As for the rest of the field, here are the seven candidates who filed prior to today:
• City Commissioner Mike Amyx, a downtown barber shop owner;
• Rob Chestnut, a former Lawrence city commissioner and a CFO for a Topeka-based publishing company;
• Scott Criqui, a Lawrence human relations commissioner and an executive with a Lawrence-based home health care company;
• Jeremy Farmer, executive director of the Lawrence-based food bank Just Food;
• Reese Hays, chief litigation counsel for the Kansas Board of Healing Arts in Topeka;
• Terry Riordan, a Lawrence physician and former Lawrence-Douglas County planning commissioner;
• Michael Rost, an attorney for a Topeka insurance company.
As expected, City Commissioners Aron Cromwell and Hugh Carter did not seek re-election.
With 11 candidates, this will be one of the larger fields in recent memory. It is far different from two years ago when only five candidates ran for three seats. It will be interesting to see if the larger field means candidates have some burning issues they want to talk about. The election two years ago didn’t have many hot-button issues.
Voters will narrow the field down to six candidates in a Feb. 26 primary. Voters then will elect three commissioners during the April 2 general election.
UPDATE: I’ve gotten in touch with Nicholas Marlo this afternoon. Marlo is a 23-year old recent graduate of Kansas University, and he said he’ll try to bring up issues important to younger voters.
“It seemed like it would be a fun thing to do,” Marlo said of his decision to enter the race. “I felt like maybe it would be good to have a larger youth voice.”

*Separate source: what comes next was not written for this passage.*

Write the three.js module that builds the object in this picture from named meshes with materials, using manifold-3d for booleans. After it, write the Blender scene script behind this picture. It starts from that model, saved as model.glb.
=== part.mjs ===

Marlo said one issue he wants to explore is having more late-night public transportation available in the city. He said late-night public transportation service might improve safety in the community by cutting down on the number of people who are driving after going to a bar.
Marlo works for Boston Financial Data Services in Lawrence, where he is a mutual fund representative in the company.
I’m still looking to get in touch with Olson.